A plot board is useful because it keeps the structure movable. When a story is still forming, a traditional outline can make weak order feel official too early. Scene cards give you smaller pieces to test. You can move a reveal earlier, split one overloaded chapter into two beats, or merge duplicate scenes before the draft asks you to rewrite thousands of words.

Start with one card per meaningful story beat. Give each card a short title, a plain-language purpose, and the current chapter or section where it belongs. Do not try to solve every sentence-level problem on the card. The card should answer why the scene exists and what story thread it serves.

A plot board should make missing story pressure obvious before the draft asks you to fix it sentence by sentence.

Use Chapters as Containers, Not Cages

Chapters matter, but they are not always the best first planning unit. A chapter is a reading experience. It controls pacing, rhythm, escalation, and where the reader is allowed to pause. A scene card is a story unit. It controls action, consequence, and movement. Treat chapters as containers that can hold one or more cards until the sequence earns its shape.
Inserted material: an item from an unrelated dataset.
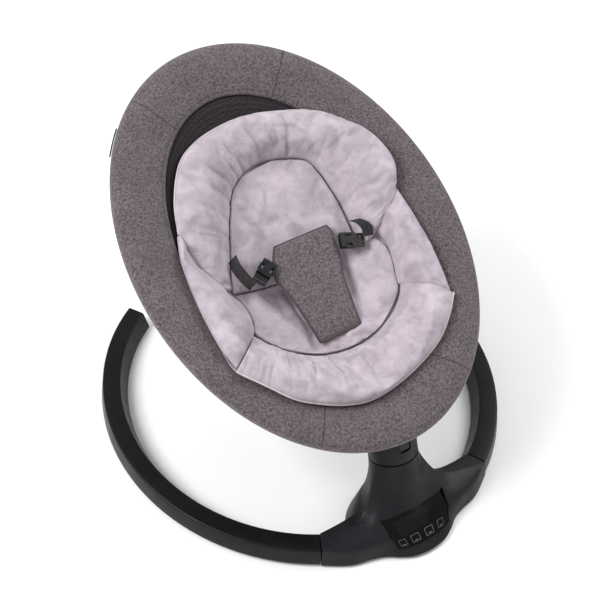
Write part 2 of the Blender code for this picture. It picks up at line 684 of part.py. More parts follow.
LOW_OUTER = [(-0.191, -0.152), (-0.159, -0.186), (-0.133, -0.216), (-0.107, -0.234), (-0.065, -0.254),
             (-0.020, -0.263), (0.044, -0.254), (0.105, -0.232), (0.142, -0.205), (0.166, -0.180)]
LOW_INNER = [(-0.124, -0.107), (-0.108, -0.122), (-0.090, -0.138), (-0.064, -0.156), (-0.036, -0.169),
             (0.001, -0.177), (0.045, -0.178), (0.090, -0.162), (0.114, -0.142), (0.126, -0.127)]


def pad_between(name, inner, outer, thickness, mats, seat, along=14, across=6):
    """A plain closed pad on the bowl between two edge curves."""
    inner_curve, outer_curve = spline(inner, along), spline(outer, along)
    top, bottom = [], []
    for k in range(along + 1):
        end = math.sin(math.pi * min(max(k / along, 0.04), 0.96)) ** 0.30
        top_row, bottom_row = [], []
        for c in range(across + 1):
            v = c / across
            spot = inner_curve[k].lerp(outer_curve[k], v)
            crown = math.sin(math.pi * (0.10 + 0.80 * v)) ** 0.6
            base = bowl_height(spot.x, spot.y) + INSERT_LIFT
            top_row.append((spot.x, spot.y, base + thickness * crown * end))
            bottom_row.append((spot.x, spot.y, base))
        top.append(top_row)
        bottom.append(bottom_row)
    sheet_solid(name, top, bottom, mats["velour"], **seat)


def make_insert(mats, seat):
    pad_between("head_bolster", HEAD_INNER, HEAD_OUTER, 0.030, mats, seat, along=32)
    pad_between("lower_bolster", LOW_INNER, LOW_OUTER, 0.030, mats, seat, along=22)
    pad_between("side_wing_left", WING_LEFT_INNER, WING_LEFT_OUTER, 0.026, mats, seat, along=10)
    pad_between("side_wing_right", WING_RIGHT_INNER, WING_RIGHT_OUTER, 0.026, mats, seat, along=8)
    pad_between("back_pad", BACK_LEFT, BACK_RIGHT, 0.018, mats, seat, along=12, across=10)
    pad_between("seat_pad", SEAT_LEFT, SEAT_RIGHT, 0.014, mats, seat, along=14, across=10)


def make_crotch_pad(mats, seat):
    rows = [(-0.146, 0.010, 0.036, -0.0685), (-0.110, 0.011, 0.040, -0.0660),
            (-0.070, 0.012, 0.046, -0.0640), (-0.035, 0.014, 0.054, -0.0620),
            (-0.008, 0.020, 0.052, -0.0600), (0.010, 0.024, 0.046, -0.0600)]
    across = 6
    top, bottom = [], []
    for s, middle, half, height in rows:
        places = [middle + half * (2 * c / across - 1) for c in range(across + 1)]
        top.append([(x, s, height + 0.0035) for x in places])
        bottom.append([(x, s, height - 0.0035) for x in places])
    sheet_solid("crotch_pad", top, bottom, mats["pad"], **seat)


def strap(name, path, half_width, across, mats, seat):
    """Flat webbing along a path, its width along one fixed direction."""
    across = Vector(across).normalized() * half_width
    points = spline(path, 8)
    top, bottom = [], []
    for k, point in enumerate(points):
        run = points[min(k + 1, len(points) - 1)] - points[max(k - 1, 0)]
        normal = run.cross(across).normalized() * 0.0008
        top.append([point - across + normal, point + across + normal])
        bottom.append([point - across - normal, point + across - normal])
    sheet_solid(name, top, bottom, mats["webbing"], **seat)


def make_buckle(word, place, turn, mats, parent):
    """Side-release buckle; local +X runs from the crotch pad out to the waist strap."""
    here = frame_empty("buckle_frame_" + word, place, 0.0, parent, turn)
    outline = [(-0.012, -0.0115), (-0.0045, -0.0115), (-0.0045, -0.0060), (0.0055, -0.0060),
               (0.0055, -0.0115), (0.0125, -0.0115), (0.0125, 0.0115), (0.0055, 0.0115),
               (0.0055, 0.0060), (-0.0045, 0.0060), (-0.0045, 0.0115), (-0.012, 0.0115)]
    socket = prism("buckle_socket_" + word, outline, -0.0052, 0.0052, mats["buckle"], parent=here)
    cavity = box("buckle_cavity_tool_" + word, (-0.002, -0.0036, -0.0022), (0.020, 0.0036, 0.0022),
                 mats["buckle"], parent=here)
    boolean(socket, cavity, "DIFFERENCE")
    blade = [(0.0, -0.0031), (0.0130, -0.0031), (0.0130, -0.0110), (0.0270, -0.0110),
             (0.0270, 0.0110), (0.0130, 0.0110), (0.0130, 0.0031), (0.0, 0.0031)]
    tongue = prism("buckle_tongue_" + word, blade, -0.0018, 0.0018, mats["buckle"], parent=here)
    slot = box("buckle_slot_tool_" + word, (0.0205, -0.0085, -0.004), (0.0235, 0.0085, 0.004),
               mats["buckle"], parent=here)
    boolean(tongue, slot, "DIFFERENCE")
    for edge, side in (("a", -1), ("b", 1)):
        low, high = sorted((side * 0.0085, side * 0.0128))
        box("buckle_release_%s_%s" % (word, edge), (-0.0042, low - side * 0.0107, -0.0034),
            (0.0052, high - side * 0.0107, 0.0034), mats["buckle"], 0.0005, parent=here,
            location=(0, side * 0.0107, 0))


def make_harness(mats, seat, offset):
    make_crotch_pad(mats, seat)
    seat_frame = frame_empty("harness_frame", offset, 0.0, seat["parent"])
    make_buckle("left", (-0.0520, -0.0165, -0.0520), math.radians(213), mats, seat_frame)
    make_buckle("right", (0.0885, -0.0245, -0.0520), math.radians(-20), mats, seat_frame)
    strap("waist_strap_left", [(-0.0838, -0.0330, -0.0520), (-0.0900, -0.0200, -0.0500),
                               (-0.0935, 0.0020, -0.0520), (-0.0900, 0.0200, -0.0580)],
          0.0085, (0.9, 0.35, 0.3), mats, seat)
    strap("waist_strap_right", [(0.1190, -0.0330, -0.0430), (0.1215, -0.0230, -0.0380),
                                (0.1190, -0.0120, -0.0370), (0.1130, -0.0010, -0.0430)],
          0.0085, (0.75, -0.30, 0.45), mats, seat)


# ---------------------------------------------------------------- assembly
def build():
    clear_scene()
    mats = make_materials()
    datum = frame_empty("datum", (0, DATUM_SHIFT, 0))
    make_housing_shell(mats)
    make_bottom_cover(mats)
    make_panel_lens(mats)
    make_electronics(mats)
    make_housing_screws(mats)
    for word, side in (("left", -1), ("right", 1)):
        make_arm(side, "base_arm_" + word, mats)
        make_arm_end_cap(side, "arm_end_cap_" + word, mats)
        make_arm_joint_bar(side, "arm_joint_bar_" + word, mats)
    make_feet(mats)

    swing_axis = frame_empty("swing_axis", NECK_POINT, -SWING_LEAN)
    make_bearing_bracket(mats, swing_axis)
    ball_bearing("upper_bearing", -0.0140, mats, swing_axis)
    ball_bearing("lower_bearing", -0.0620, mats, swing_axis)
    make_drive(mats, swing_axis)
    make_collar(mats, swing_axis)

    lean = Vector((0, math.sin(SWING_LEAN), math.cos(SWING_LEAN)))
    pivot = NECK_POINT + lean * PIVOT_HEIGHT
    recline_axis = frame_empty("recline_axis", pivot, SEAT_TILT)
    offset = Matrix.Rotation(-SEAT_TILT, 3, "X") @ (SEAT_CENTRE - pivot)
    seat = {"parent": recline_axis, "location": offset}
    make_rim_tube("rim_tube_head", math.radians(0.15), math.radians(179.85), mats, seat)
    make_rim_tube("rim_tube_foot", math.radians(180.15), math.radians(359.85), mats, seat)
    make_tube_joiner("tube_joiner_right", 0.0, mats, seat)
    make_tube_joiner("tube_joiner_left", math.pi, mats, seat)
    make_seat_bracket(mats, seat, -offset.y, -offset.z)
    make_cover_band(mats, seat)
    make_sling(mats, seat)
    make_toy_bar_socket("toy_bar_socket_left", math.radians(134.8), mats, seat)
    make_toy_bar_socket("toy_bar_socket_right", math.radians(45.2), mats, seat)
    make_insert(mats, seat)
    make_harness(mats, seat, offset)

    for item in bpy.data.objects:
        if item.parent is None and item is not datum:
            item.parent = datum


build()
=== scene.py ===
"""Electric baby swing: the finished look of the object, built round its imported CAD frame.

Metres, +Z up, the control panel towards -Y.  The sections follow the object as it is put together:
view and studio, floor ring, motor housing, drive, neck, seat frame, seat cloth, insert, harness.
"""

import json
import math

import bmesh
import bpy
import numpy as np
from mathutils import Matrix, Vector
from mathutils.bvhtree import BVHTree


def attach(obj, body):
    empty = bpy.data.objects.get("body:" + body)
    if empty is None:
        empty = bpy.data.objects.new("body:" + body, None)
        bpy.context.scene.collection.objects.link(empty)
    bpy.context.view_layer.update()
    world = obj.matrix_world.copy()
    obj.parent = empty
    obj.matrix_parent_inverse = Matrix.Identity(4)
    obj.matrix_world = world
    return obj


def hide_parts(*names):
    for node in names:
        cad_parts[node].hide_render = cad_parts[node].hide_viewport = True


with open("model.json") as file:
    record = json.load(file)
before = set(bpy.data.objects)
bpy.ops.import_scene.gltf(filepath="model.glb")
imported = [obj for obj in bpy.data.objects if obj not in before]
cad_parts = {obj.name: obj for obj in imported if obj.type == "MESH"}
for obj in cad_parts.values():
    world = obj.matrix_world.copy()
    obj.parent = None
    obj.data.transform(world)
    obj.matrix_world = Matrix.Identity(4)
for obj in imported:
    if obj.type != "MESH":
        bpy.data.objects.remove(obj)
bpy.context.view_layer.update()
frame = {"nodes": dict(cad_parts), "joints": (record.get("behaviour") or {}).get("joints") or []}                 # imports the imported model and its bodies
nodes = frame["nodes"]


# ================================================================ view
# The whole swing seen from the front left and above, as a shopper stands over it.
# A long lens keeps the ring and the seat rim in their true proportions.
LENS_MM = 71.43
VIEW_TARGET = Vector((0.0, 0.0443, 0.275))
VIEW_FROM = Vector((-0.733, -1.0297, 1.521))
VIEW_ROLL = -0.0391

camera_data = bpy.data.cameras.new("view")
camera_data.lens = LENS_MM
camera_data.sensor_width = 36.0
camera_data.shift_x, camera_data.shift_y = 0.010, -0.065
camera = bpy.data.objects.new("view", camera_data)
bpy.context.scene.collection.objects.link(camera)
forward = (VIEW_TARGET - VIEW_FROM).normalized()
level_right = forward.cross(Vector((0, 0, 1))).normalized()
level_up = level_right.cross(forward)
right = level_right * math.cos(VIEW_ROLL) - level_up * math.sin(VIEW_ROLL)
up = level_right * math.sin(VIEW_ROLL) + level_up * math.cos(VIEW_ROLL)
camera.matrix_world = Matrix.Translation(VIEW_FROM) @ Matrix((right, up, -forward)).transposed().to_4x4()
bpy.context.scene.camera = camera


# ================================================================ studio
# A plain pale paper floor and two broad soft boxes, so that dark plastic shows soft highlights
# and the cloth shows its pile.
def linear(hex_colour):
    """sRGB hex colour as linear RGBA."""
    channels = [int(hex_colour[i:i + 2], 16) / 255 for i in (1, 3, 5)]
    return tuple(c / 12.92 if c <= 0.04045 else ((c + 0.055) / 1.055) ** 2.4 for c in channels) + (1.0,)


def add(tree, kind, settings=(), links=()):
    """Adds a node; a setting is a node property or an input's name or number."""
    node = tree.nodes.new(kind)
    for key, value in dict(settings).items():
        if isinstance(key, int) or key in node.inputs:
            node.inputs[key].default_value = value
        else:
            setattr(node, key, value)
    for key, source in dict(links).items():
        tree.links.new(source, node.inputs[key])
    return node


def begin(name, colour, roughness, **inputs):
    """A new material with its surface values set; returns it with its tree, shader and place."""
    material = bpy.data.materials.new(name)
    material.use_nodes = True
    tree = material.node_tree
    shader = tree.nodes["Principled BSDF"]
    values = {"Base Color": linear(colour), "Roughness": roughness}
    values.update({key.replace("_", " "): value for key, value in inputs.items()})
    for key, value in values.items():
        shader.inputs[key].default_value = value
    place = add(tree, "ShaderNodeTexCoord").outputs["Object"]
    return material, tree, shader, place


def mottle(tree, shader, place, low, high, scale, detail=4.0):
    """Lets the base colour drift between two hex colours in soft patches of the given size."""
    cloud = add(tree, "ShaderNodeTexNoise", {"Scale": 1.0 / scale, "Detail": detail}, {"Vector": place})
    spread = add(tree, "ShaderNodeMapRange", {"From Min": 0.35, "From Max": 0.65},
                 {"Value": cloud.outputs["Fac"]})
    tint = add(tree, "ShaderNodeMix", {"data_type": "RGBA", 6: linear(low), 7: linear(high)},
               {0: spread.outputs["Result"]})
    tree.links.new(tint.outputs[2], shader.inputs["Base Color"])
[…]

This distinction is especially helpful for novelists who discover structure while drafting. You may know that a betrayal belongs near the midpoint, but not whether it should end chapter twelve or open chapter thirteen. Keep the beat movable until the surrounding cards show which option creates the strongest pull.

If you already have a chapter outline, treat it as a useful starting map rather than a fixed plan. Break the outline into movable scene cards, test whether each beat creates enough change, then rebuild the chapter outline from the stronger sequence.
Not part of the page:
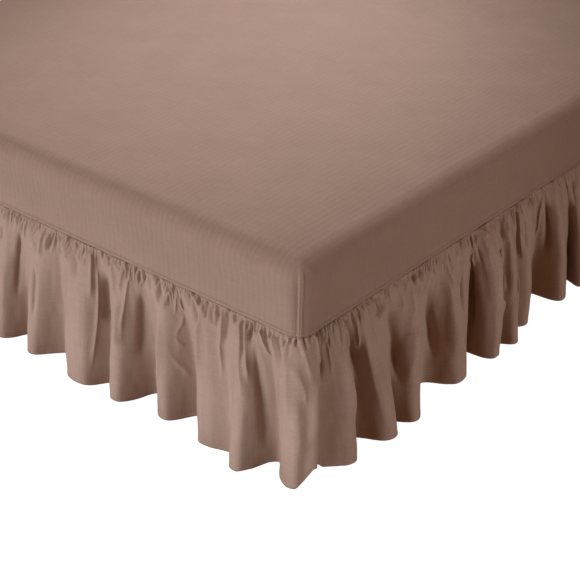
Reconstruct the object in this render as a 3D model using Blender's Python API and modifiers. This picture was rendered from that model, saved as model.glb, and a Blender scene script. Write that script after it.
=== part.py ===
"""Bed skirt with a fitted top, dressed over a plain mattress on a plain bed base.

Metres, +Z up, origin on the floor under the middle of the bed. The bed is 2.0 m along X and
1.8 m along Y. Places along the skirt's seam are measured round the bed, anticlockwise seen from
above, from the corner at -X, -Y: 0 to 2.0 along the -Y side, then the +X, +Y and -X sides.
"""

import math
from collections import namedtuple

import bmesh
import bpy
import numpy as np

# Bed and cover
BED_LENGTH = 2.0  # X, outside of the cover's walls
BED_WIDTH = 1.8  # Y
SEAM_HEIGHT = 0.372  # where the frill is sewn to the cover
BAND_HEIGHT = 0.180  # the cover's side wall, from the seam to its top
CORNER_RADIUS = 0.035  # the wall's upright corners, in plan
TOP_EDGE_RADIUS = 0.028
TOP_EDGE_STEPS = 4
CLOTH = 0.002  # thickness of the cover and of the frill
GAP = 0.0003  # between pieces that touch

# Raised seams of the cover
HEM_RIDGE_HEIGHT = 0.006  # stitched-down allowance above the frill seam
HEM_RIDGE_PROUD = 0.0015
WELT_HALF_WIDTH = 0.0035  # upright seam at each corner
WELT_PROUD = 0.002
WELT_SIDE = 0.0015  # width of the welt's slope

# Frill
FRILL_DROP = 0.360  # cut drop, from the seam to the hem
FRILL_ROWS = (0.0, 0.05, 0.14, 0.32, 0.62, 1.0)  # shares of the drop
STEPS_UP, STEPS_OVER, STEPS_DOWN = 3, 2, 3  # columns from a dip up, over and down a ridge
GATHER_SPREAD = 0.04  # cloth length over which the roots of the folds are evened out
EVEN_STEPS = 2400  # places where the gathering is worked out
LEAN = 1.3  # how much sooner a fold reaches its place than its full swell
TIP_FALL = 0.003  # how far a ridge's shoulders lie behind its crown
CURVE_STEPS = 12  # points between two named points when a fold's curve is measured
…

Track Arcs as Reader Promises

Every story arc is a promise to the reader. A romance arc promises emotional movement. A mystery arc promises clues and answers. A character arc promises internal pressure and change. A political subplot promises consequences beyond the protagonist's private life. When an arc vanishes for too long, readers may not describe the problem in structural language, but they feel the loss of momentum.

Tagging or grouping cards by arc lets you scan the story for empty stretches. If the antagonist thread has no card for eight chapters, either the absence is intentional and suspenseful, or the story has forgotten its pressure source. If a character arc has setup and payoff but no middle complication, the change may feel unearned.

  • Main plot: the external problem that gives the book forward motion.
  • Character arc: the internal pressure that changes how the protagonist chooses.
  • Relationship arc: the bond, conflict, trust, or betrayal that evolves over time.
  • Mystery or reveal arc: the information trail that controls curiosity.
  • Theme arc: repeated choices that test what the book is really arguing.

Keep Characters Connected to Plot Pressure

Character records are most valuable when they connect back to plot decisions. A physical description, favorite object, or backstory detail can be useful, but a plotting workflow should also capture what the character wants, what they misunderstand, what they are avoiding, and what choice will cost them.

When a scene feels flat, check whether the characters in it have competing pressures. A scene with two people exchanging information often becomes stronger when one person wants speed, another wants control, and the information changes what both of them can do next. Good plotting keeps those pressures close to the cards where they matter.

A Practical Novel Plotting Workflow

The best plotting workflow is one you can return to during drafting and revision. It should be simple enough to use when the book is messy and structured enough to reveal problems. A practical process looks like this:

  • Capture rough scene ideas as cards without judging the order too early.
  • Assign each card a purpose: setup, escalation, reversal, discovery, consequence, or payoff.
  • Connect cards to chapters only when the reading sequence begins to make sense.
  • Attach story arcs and characters so you can see which threads each card supports.
  • Use notes for open questions, continuity details, and revision decisions.
  • Review the board by asking where momentum drops, where arcs disappear, and where a payoff lacks setup.

Book Plots is built around this kind of visible structure. The board, chapters, arcs, characters, notes, and outline import all exist for the same reason: a writer should be able to see the story as a connected system, not as scattered fragments.

Common Plotting Mistakes to Avoid

The most common plotting mistake is confusing more detail with more structure. A ten-page outline can still hide a weak middle if the scenes do not escalate. A beautiful character biography can still fail to create drama if the character is never forced to choose. A color-coded board can still be unclear if the cards do not say why they exist.

Another mistake is treating the first outline as a contract. The first version of a plot is a hypothesis. As the draft teaches you more about the characters, update the board. Move cards, rename arcs, split chapters, and preserve the reason for each major change in notes. That record helps you revise with intention instead of repeatedly rediscovering the same problem.

Frequently Asked Questions

How detailed should a novel plot be before drafting?

A plot should be detailed enough that you know the major turns, the active story arcs, and the immediate next scenes. You do not need every chapter solved before drafting. For many writers, the best starting point is a board of movable scene cards with clear purposes and enough notes to prevent continuity drift.

What is the best tool for plotting a novel?

The best tool is the one that keeps structure visible while staying easy to update. A novel plotting app should support scene cards, chapters, story arcs, characters, notes, and search so you can move between big-picture planning and specific draft questions without rebuilding your system.

How do I keep subplots from disappearing?

Treat each subplot as an arc with visible setup, complication, escalation, and payoff. If you can scan your board and see long gaps where the subplot has no pressure or consequence, add a return beat or decide intentionally that the silence creates suspense.